Why we ask about this: This is the biggest decision point that influences everything else:
BYOD (Bring Your Own Device): You arrive with your own laptop, connect a single cable (or wirelessly), and run the meeting from your device. It’s more affordable and flexible.
Native system (Microsoft Teams Rooms / Zoom Rooms): You walk into the room, there’s a touch panel on the table, and you tap a single “Join” button. The meeting starts instantly—no laptop needed.
What it means for you: A native Room System requires a higher upfront investment, but it can save dozens of hours of wasted time in the long run.
A native Room System may require a higher upfront investment, but it saves dozens of hours of wasted time.
Platform: Who Are You Actually Calling?
Risk: Your company system may be set up for MS Teams, but important clients often invite you to Zoom or Google Meet calls. In such cases, your meeting room still needs to connect seamlessly to any platform.
Why we ask about this: If your company communicates exclusively on one platform, we optimize the system specifically for it. However, if you use multiple platforms daily to connect with the outside world, this becomes a key input for the design.
What it means for you: We tailor both hardware and software either to fully leverage your primary platform or to support easy switching (interoperability), ensuring a professional experience in every situation.
Whiteboard: Do You Use Markers and a Board in Meetings?
Risk: Many teams love brainstorming or explaining ideas on a whiteboard. In standard video calls, this can be a challenge—remote participants often only see the presenter’s back and small marker strokes somewhere in the corner of the screen, making them feel less engaged.
Why we ask about this: A physical whiteboard can be elegantly brought into the online world.
What it means for you: If the whiteboard is important, we can design a solution with a “Content Camera” (a second, specialized camera). Using AI, it can make the person standing in front of the board appear transparent and digitally enhance the written content, so remote participants see everything clearly in high quality on their screens.

Infrastructure (What You Don’t See)
Whiteboard: Do you use markers and a whiteboard in meetings?
Risk: Surprisingly, the most expensive and painful item on the invoice is often not the camera or display, but construction work (cutting into floors or walls), simply because the design didn’t account for how to get the signal from the table to the screen.
Why we ask about this: We need to know whether you have a floor box under the table with power and data, or a conduit (cable pipe) running from the table to the TV. We also check whether the table is an “island” with no existing cable connections.

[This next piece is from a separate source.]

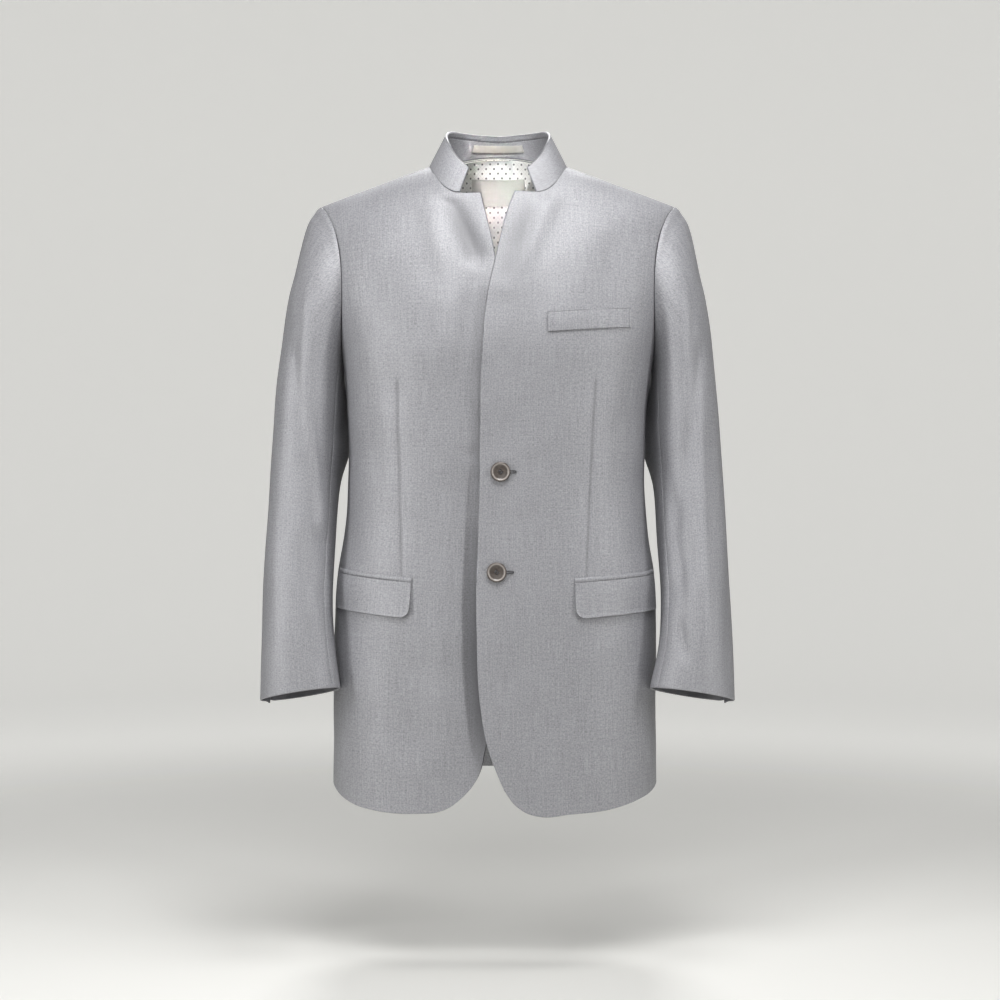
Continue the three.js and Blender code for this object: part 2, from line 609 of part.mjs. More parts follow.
// Angles round the neck where the collar shares its edge points with the panels
const neckSide = [
  ...steps(0, 90, neck.backSteps), ...steps(90, neck.endAngle, neck.frontSteps), neck.endAngle,
];
const neckTurns = [...neckSide.slice(1).reverse().map((turn) => -turn), ...neckSide];
function collarAt(turn, h) {
  return collarPoint(Math.min(Math.abs(turn), neck.endAngle), turn < 0 ? -1 : 1, h);
}
function collarNormal(turn, h) {
  const round = collarAt(turn + 1, h).sub(collarAt(turn - 1, h));
  const rise = collarAt(turn, h + 0.05).sub(collarAt(turn, h - 0.05));
  return rise.cross(round).normalize();
}
// A seated wall starts on the neck seam, so its lowest row is level. The ends low and high
// are distances from the seam and the top edge, or heights where the wall is level.
function collarWall(name, turns, rows, depth, wall, { low, high, seated, level }, colour) {
  const outer = [];
  const inner = [];
  for (let i = 0; i <= rows; i += 1) {
    outer.push([]);
    inner.push([]);
    for (const turn of turns) {
      const [foot, crown] = [collarAt(turn, 0), collarAt(turn, 1)];
      const span = crown.distanceTo(foot);
      const atHeight = (lerp(low, high, i / rows) - foot.z) / (crown.z - foot.z);
      const h = level ? atHeight : lerp(low / span, 1 - high / span, i / rows);
      const normal = collarNormal(turn, h);
      if (i === 0 && seated) normal.setZ(0).normalize();
      const point = collarAt(turn, h).addScaledVector(normal, -depth);
      outer[i].push(point);
      inner[i].push(point.clone().addScaledVector(normal, -wall));
    }
  }
  return wallMesh(name, outer, inner, colour);
}
function collarPieces() {
  const { rows, innerWall, layers } = collar;
  const second = cloth.wall + layers;
  const tabTurn = deg(Math.asin(tab.halfWidth / tab.ringX));
  const tabTurns = [...steps(-tabTurn, tabTurn, tab.steps), tabTurn];
  return [
    collarWall('collar_outer', neckTurns, rows, 0, cloth.wall,
      { low: collar.lift, high: 0, seated: true }, colours.cloth),
    collarWall('collar_inner', neckTurns, rows, second, innerWall,
      { low: collar.lift + cloth.seam, high: collar.innerDrop, seated: true }, colours.cloth),
    collarWall('hanger_tab', tabTurns, 1, second + innerWall + tab.clear, cloth.patch,
      { low: tab.low, high: tab.high, level: true }, colours.patch),
  ];
}

// Lining of the upper back, a lay's gap inside the back, from the neck seam down
const liningGrid = { rows: 8, cols: 16 };
function liningBack() {
  const place = (v, t) => {
    const across = 2 * t - 1;
    const sign = across < 0 ? -1 : 1;
    const part = Math.abs(across);
    const topX = lerp(0, liningPiece.halfWidth, part);
    const inNeck = topX < shoulder.neckX;
    const neckAngle = deg(Math.asin(Math.min(1, topX / shoulder.neckX)));
    const seamZ = inNeck ? neckSeam(neckAngle, 1).z : ridgeZ(topX, true);
    const topZ = seamZ - lerp(liningPiece.topDrop, liningPiece.sideDrop, smooth(topX, 55, 105));
    const topAngle = angleAt(Math.max(topX, 0.01), topZ, true);
    const lowAngle = lerp(180, liningPiece.outAngle, part);
    const lowZ = liningPiece.lowZ + liningPiece.bow * part ** 2;
    const rise = Math.sin(rad(90 * v));
    const angle = Math.min(179.99, lerp(lowAngle, topAngle, rise));
    return { angle: sign * angle, z: lerp(lowZ, topZ, rise), lift: -(cloth.wall + liningPiece.clear) };
  };
  return bodyWall('lining_back', liningGrid.rows, liningGrid.cols, place, cloth.lining, colours.lining);
}

// Flat piece laid on the body surface between two x values and two heights
function laidPatch(name, rows, cols, spot, wall, colour) {
  const place = (v, t) => {
    const { x, z, lift, back } = spot(v, t);
    return { angle: angleAt(x, z, back ?? false), z, lift };
  };
  return bodyWall(name, rows, cols, place, wall, colour);
}
function labelPatch() {
  const depth = cloth.wall + liningPiece.clear + cloth.lining + 3 * cloth.lay;
  const spot = (v, t) => ({
    x: lerp(label.x0, label.x1, t) + 1e-4,
    z: lerp(label.bottom, label.top, v),
    lift: -depth,
    back: true,
  });
  return laidPatch('label_patch', 3, 6, spot, cloth.patch, colours.patch);
}
function breastWelt() {
  const spot = (v, t) => {
    const x = lerp(welt.x0, welt.x1, t);
    const z = lerp(welt.z0, welt.z1, t) - welt.high * (1 - v);
    return { x, z, lift: frontLift(x, z, false) + cloth.lay + cloth.welt };
  };
  return laidPatch('breast_welt', 2, 9, spot, cloth.welt, colours.cloth);
}

// Pocket: a jet and the flap below it, from the front end round to the side
function pocketPieces(pocket) {
  const { side, sign, frontX, endAngle, frontZ, endZ } = pocket;
  const start = angleAt(frontX, frontZ);
  const angleOf = (t) => lerp(start, sign * endAngle, t);
  const topZ = (t) => lerp(frontZ, endZ, t);
  const lift = (angle, z) => frontLift(body(angle, z).x, z, sign < 0) + cloth.lay;
  const jet = bodyWall(`jet_${side}`, 1, 10, (v, t) => {
    const angle = angleOf(t);
    const z = topZ(t) - flap.jet * (1 - v);
    return { angle, z, lift: lift(angle, z) + cloth.jet };
  }, cloth.jet, colours.cloth);
  const cover = bodyWall(`flap_${side}`, 5, 12, (v, t) => {
    const radius = Math.abs(body(start, frontZ).x - body(sign * endAngle, endZ).x);
    const low = Math.max(0, 1 - (t * radius) / flap.cornerX);
    const cut = flap.cornerZ * (1 - Math.sqrt(Math.max(0, 1 - low ** 2)));
    const down = (flap.high - cut) * (1 - v);
    const angle = angleOf(t) + sign * flap.lean * (down / flap.high) * (1 - t);
    const z = topZ(t) - flap.jet - cloth.seam - down;
    const off = flap.standOff * (1 - v) ** 1.5 * (1 - 0.85 * t);
    return { angle, z, lift: lift(angle, z) + cloth.wall + off };
  }, cloth.wall, colours.cloth);
  return [jet, cover];
}

// Button: turned disc with a raised rim, a hollowed face and four holes for its thread
function makeButton({ name, x, z }) {
  const { radius, height, rim, hole, holeAt, sides } = button;
  const profile = [
    [0, 0], [radius - 1.6, 0], [radius, 1.4], [radius, height - 1.2], [radius - 1.1, height],
    [radius - rim, height - 0.3], [radius - rim - 1, height - 1.3], [4.4, height - 1.9],
    [0, height - 1.7],
  ].map(([r, y]) => new THREE.Vector2(r, y));
  const disc = solid(new THREE.LatheGeometry(profile, sides));
  const cuts = [0, 90, 180, 270].map((turn) => {
    const drill = new THREE.CylinderGeometry(hole, hole, height * 3, 8);
    drill.translate(holeAt * Math.cos(rad(turn + 45)), 0, holeAt * Math.sin(rad(turn + 45)));
    return solid(drill);
  });
  const cut = cuts.reduce((whole, drill) => whole.subtract(drill), disc);
  const { vertProperties, triVerts } = cut.getMesh();
  const geometry = new THREE.BufferGeometry();
  geometry.setAttribute('position', new THREE.BufferAttribute(vertProperties, 3));
  geometry.setIndex(new THREE.BufferAttribute(triVerts, 1));
  const mesh = finished(name, geometry, colours.button);
  const normal = bodyNormal(angleAt(x, z), z);
  const seat = body(angleAt(x, z), z);
  const lift = frontLift(x, z, false) + button.lay;
  mesh.quaternion.setFromUnitVectors(new THREE.Vector3(0, 1, 0), normal);
  mesh.position.copy(seat.addScaledVector(normal, lift));
  return mesh;
}
function solid(geometry) {
  geometry.deleteAttribute('normal');
  geometry.deleteAttribute('uv');
  const merged = mergeVertices(geometry, 1e-4);
  return new wasm.Manifold(new wasm.Mesh({
    numProp: 3,
    vertProperties: new Float32Array(merged.attributes.position.array),
    triVerts: new Uint32Array(merged.index.array),
  }));
}

const group = new THREE.Group();
group.name = 'blazer';
group.add(frontPanel('left', 1, overEdge, overHem, false));
group.add(frontPanel('right', -1, underEdge, underHem, true));
for (const [side, sign] of [['left', 1], ['right', -1]]) {
  group.add(sidePanel(side, sign));
  group.add(backPanel(side, sign));
  const frontStep = sleeveSeams.frontStep;
  const backStep = armholeJoin.frontSteps + armholeJoin.sideSteps + sleeveSeams.backStep;
  group.add(sleevePanel(`sleeve_${side}_top`, sign, backStep - armholeTurns.length, frontStep, 0));
  group.add(sleevePanel(`sleeve_${side}_under`, sign, frontStep, backStep, backStep - frontStep));
}
group.add(...collarPieces());
group.add(liningBack(), labelPatch(), breastWelt());
for (const pocket of pockets) group.add(...pocketPieces(pocket));
for (const spot of buttons) group.add(makeButton(spot));

export default group;
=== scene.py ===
# Grey blazer with a stand collar, filled out as worn. Lengths below are millimetres in the
# part's own frame: +Z up, the front faces -Y and the wearer's left is +X.
import bpy
import numpy as np
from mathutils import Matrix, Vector


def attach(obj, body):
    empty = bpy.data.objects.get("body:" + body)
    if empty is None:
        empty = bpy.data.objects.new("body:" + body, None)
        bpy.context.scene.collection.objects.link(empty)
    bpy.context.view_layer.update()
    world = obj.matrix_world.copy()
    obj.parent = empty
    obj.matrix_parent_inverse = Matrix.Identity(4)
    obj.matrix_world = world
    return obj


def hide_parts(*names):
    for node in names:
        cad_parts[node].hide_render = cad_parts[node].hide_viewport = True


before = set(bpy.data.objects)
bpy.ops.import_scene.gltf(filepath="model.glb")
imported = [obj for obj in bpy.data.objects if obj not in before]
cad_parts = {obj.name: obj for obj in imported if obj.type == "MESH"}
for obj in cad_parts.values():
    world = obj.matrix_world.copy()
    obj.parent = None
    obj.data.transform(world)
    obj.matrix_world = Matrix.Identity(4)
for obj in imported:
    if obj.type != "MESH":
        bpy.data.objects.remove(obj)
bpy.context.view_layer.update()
print("frame loaded")

mm = 0.001
cloth = {"wall": 2.0, "lining": 1.0, "patch": 0.8, "seam": 0.1, "lay": 0.3, "freeRoll": 1.0, "seamRoll": 0.45}
arcRadius = 165  # turns an angle round the body into a run of cloth


def table(columns, *rows):
    # rows of values under their columns' names
    return [dict(zip(columns.split(), row)) for row in rows]


# Small maths shared by every surface

def lerp(a, b, t):
    return a + (b - a) * t


def smooth(s, low, high):
    # smoothstep: 0 below low, 1 above high
    t = np.clip((s - low) / (high - low), 0, 1)
    return t * t * (3 - 2 * t)


def curveThrough(rows, at, value):
    # cubic Hermite pieces through a table's rows, with slopes from the neighbouring chords
    p = np.array([row[at] for row in rows], float)
    q = np.array([row[value] for row in rows], float)
    steps = np.diff(p)
    chord = np.diff(q) / steps
    slope = np.empty_like(q)
    slope[0], slope[-1] = chord[0], chord[-1]
    slope[1:-1] = (chord[:-1] * steps[1:] + chord[1:] * steps[:-1]) / (steps[:-1] + steps[1:])

    def curve(s):
        s = np.asarray(s, float)
        i = np.clip(np.searchsorted(p, s) - 1, 0, len(p) - 2)
        t = np.clip((s - p[i]) / steps[i], 0, 1)
        t2, t3 = t * t, t * t * t
        return ((2 * t3 - 3 * t2 + 1) * q[i] + (t3 - 2 * t2 + t) * steps[i] * slope[i]
                + (3 * t2 - 2 * t3) * q[i + 1] + (t3 - t2) * steps[i] * slope[i + 1])
    return curve


def bell(distance, reach):
    # 1 at distance 0, falling off as a bell curve
    return np.exp(-(distance / reach) ** 2)


def unit(v):
    return v / np.maximum(np.linalg.norm(v, axis=-1, keepdims=True), 1e-12)


def packed(count, marks, keep=()):
    # count + 1 values from 0 to 1, closer together near each mark (place, reach, strength);
    # the nearest value to each number in keep is moved onto it
    s = np.linspace(0, 1, 2001)
    density = np.ones_like(s)
    for place, reach, strength in marks:
        density += strength * bell(s - place, reach)
    total = np.concatenate([[0], np.cumsum((density[1:] + density[:-1]) / 2)])
    values = np.interp(np.linspace(0, total[-1], count + 1), total, s)
    for k in keep:
        values[1 + np.argmin(np.abs(values[1:-1] - k))] = k
    return values


def softNoise(a, b, seed, scale):
    # sum of eight long sine waves of random direction and phase, about -1 to 1
    rng = np.random.default_rng(seed)
    total = 0
    for _ in range(8):
        turn, phase, stretch = rng.uniform(0, np.pi), rng.uniform(0, 2 * np.pi), rng.uniform(0.7, 1.6)
        total = total + np.sin((a * np.cos(turn) + b * np.sin(turn)) * 2 * np.pi / (scale * stretch) + phase)
    return total / 4


def foldDepth(folds, a, b, keys):
    # each fold falls off as a bell curve from its line, which may bow to one side, and a
    # tapered one fades towards its ends
    total = np.zeros(np.broadcast(a, b).shape)
    for fold in folds:
        ax, ay, bx, by = (fold[key] for key in keys)
        length = np.hypot(bx - ax, by - ay)
        ux, uy = (bx - ax) / length, (by - ay) / length
        along = (a - ax) * ux + (b - ay) * uy
        t = np.clip(along / length, 0, 1)
        aside = (a - ax) * uy - (b - ay) * ux - fold.get("bow", 0) * np.sin(np.pi * t)
        away = np.hypot(aside, along - t * length)
        ends = lerp(1, np.sin(np.pi * np.clip(t, 0.02, 0.98)) ** 0.5, fold.get("taper", 0))
        total += fold["depth"] * ends * bell(away, fold["reach"])
    return total


# Body form: rings of a superellipse, narrowed in depth to the ridge over the shoulders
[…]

What it means for you: If we find that floor cabling is missing and you prefer a solution without construction work, we adapt the entire design accordingly. We can use modern options like professional wireless content sharing or elegant cable management solutions.
What We Need From You (A Simple Checklist)
Preparing a top-tier meeting room from your side can be a smooth and fast process. To kick off the project and choose the right solution, we only need a few basic inputs.
Just 3 simple steps from you:
Take photos of the room with your phone (3 quick shots are enough: one overall view, one of the windows, and one of the table including what’s underneath)
Tell us which platform you use most often (e.g., “We mainly use MS Teams, but clients sometimes send Zoom invites.”)
Add one sentence about control preferences (e.g., “We want to bring our own laptops,” or “We want a panel we can just tap.”)
From your photos and a single sentence, we can build a complete technical picture and attach a reliable solution to our priced proposal. This way, you get an accurate quote the first time—and protect your budget from “cheap” mistakes that end up being expensive.